▶ Do this:
Repeat verbatim only the lines from the opening of the material below through the one that contains "return bar.cut(slot)".

Records with modeling code

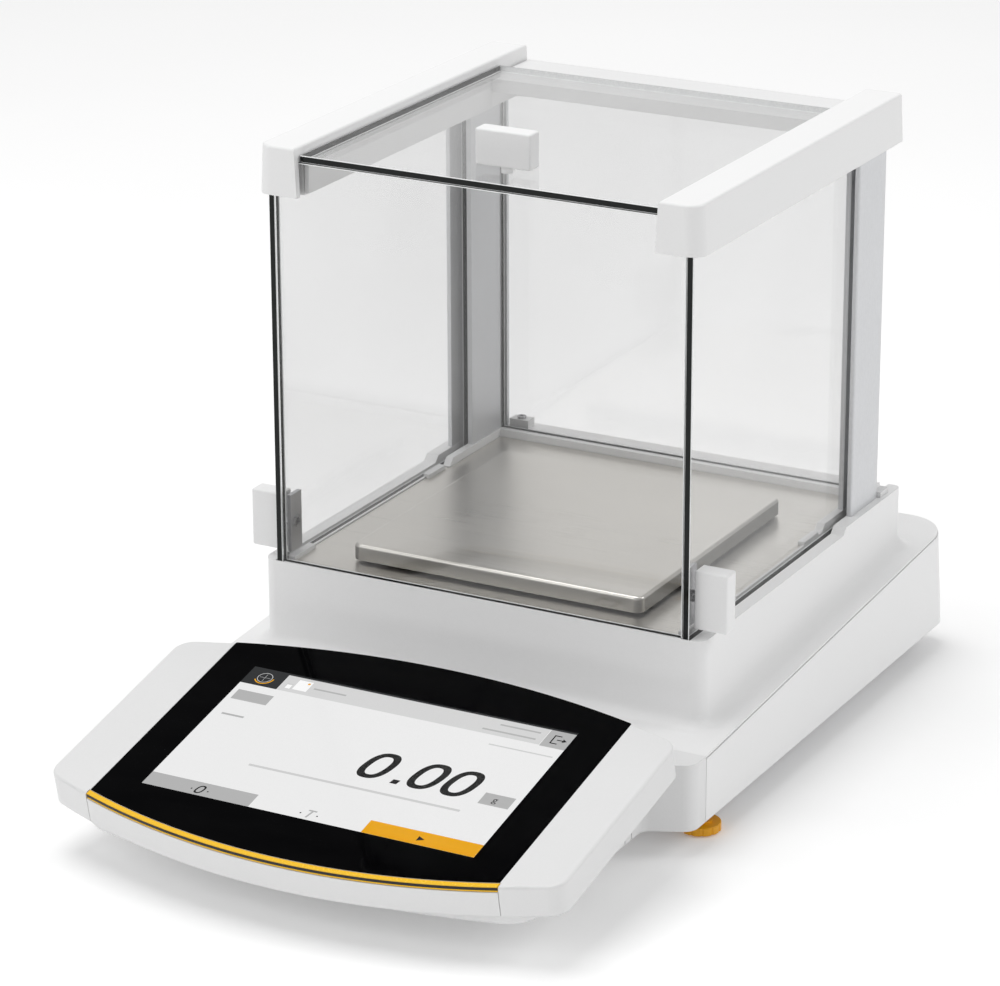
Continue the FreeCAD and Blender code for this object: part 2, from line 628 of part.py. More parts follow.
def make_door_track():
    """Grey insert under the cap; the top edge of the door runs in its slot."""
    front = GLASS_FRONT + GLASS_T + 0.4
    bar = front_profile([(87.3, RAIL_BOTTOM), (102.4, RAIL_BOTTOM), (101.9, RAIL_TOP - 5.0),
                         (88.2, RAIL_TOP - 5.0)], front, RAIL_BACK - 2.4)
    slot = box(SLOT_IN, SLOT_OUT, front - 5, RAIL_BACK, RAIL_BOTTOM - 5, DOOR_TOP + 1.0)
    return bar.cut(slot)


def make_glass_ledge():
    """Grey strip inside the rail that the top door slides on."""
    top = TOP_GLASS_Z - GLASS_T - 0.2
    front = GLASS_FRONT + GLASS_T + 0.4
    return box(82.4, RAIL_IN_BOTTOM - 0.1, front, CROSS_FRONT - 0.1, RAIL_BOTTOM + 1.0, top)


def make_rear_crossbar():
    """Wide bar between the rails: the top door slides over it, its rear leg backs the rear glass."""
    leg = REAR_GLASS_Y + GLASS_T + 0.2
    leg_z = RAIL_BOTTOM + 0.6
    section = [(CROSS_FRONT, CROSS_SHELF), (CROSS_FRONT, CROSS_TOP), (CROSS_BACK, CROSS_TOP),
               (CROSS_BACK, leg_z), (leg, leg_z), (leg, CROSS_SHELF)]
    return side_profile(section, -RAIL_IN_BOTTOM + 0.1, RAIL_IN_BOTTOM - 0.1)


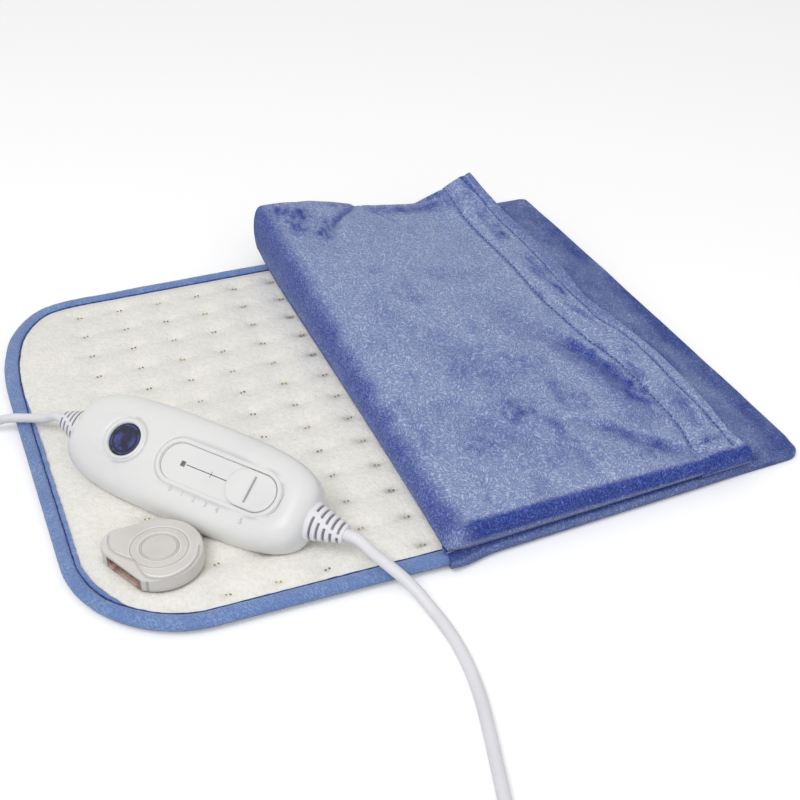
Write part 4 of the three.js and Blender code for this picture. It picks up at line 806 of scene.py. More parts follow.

▶ Written response:
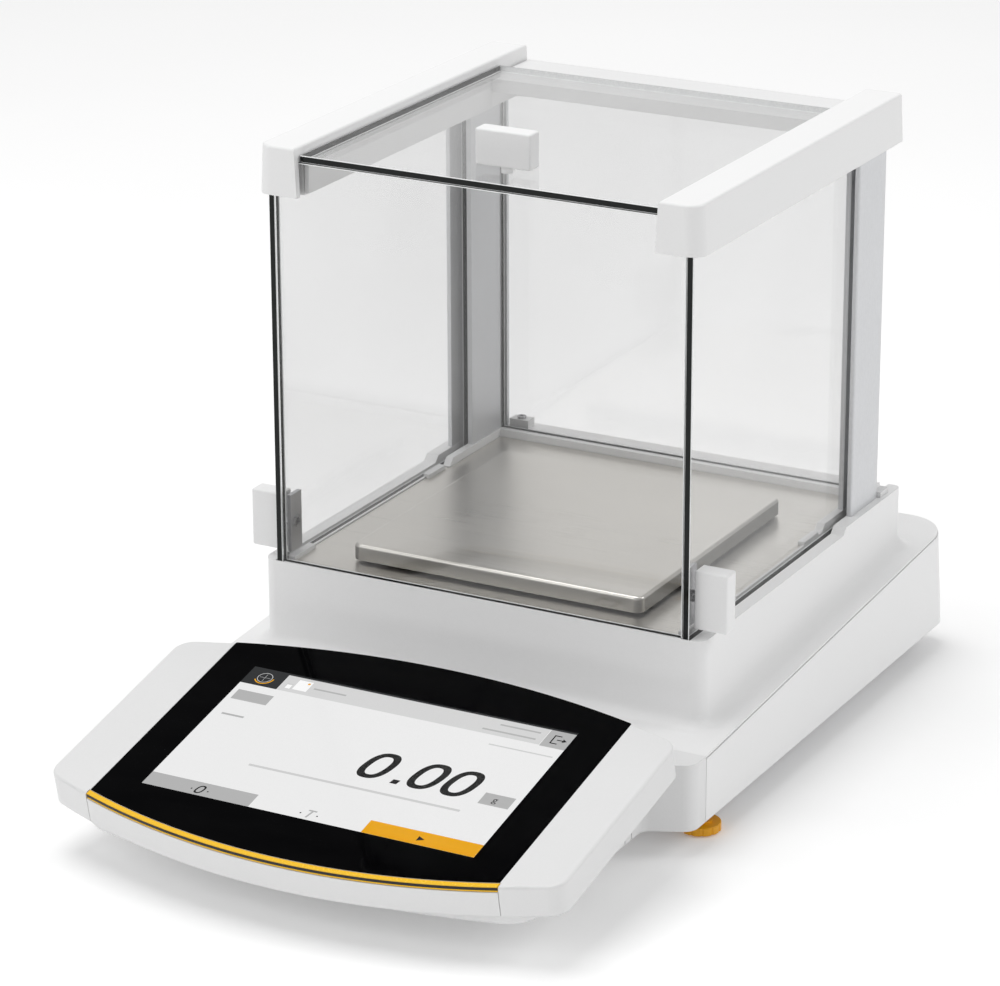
Continue the FreeCAD and Blender code for this object: part 2, from line 628 of part.py. More parts follow.
def make_door_track():
    """Grey insert under the cap; the top edge of the door runs in its slot."""
    front = GLASS_FRONT + GLASS_T + 0.4
    bar = front_profile([(87.3, RAIL_BOTTOM), (102.4, RAIL_BOTTOM), (101.9, RAIL_TOP - 5.0),
                         (88.2, RAIL_TOP - 5.0)], front, RAIL_BACK - 2.4)
    slot = box(SLOT_IN, SLOT_OUT, front - 5, RAIL_BACK, RAIL_BOTTOM - 5, DOOR_TOP + 1.0)
    return bar.cut(slot)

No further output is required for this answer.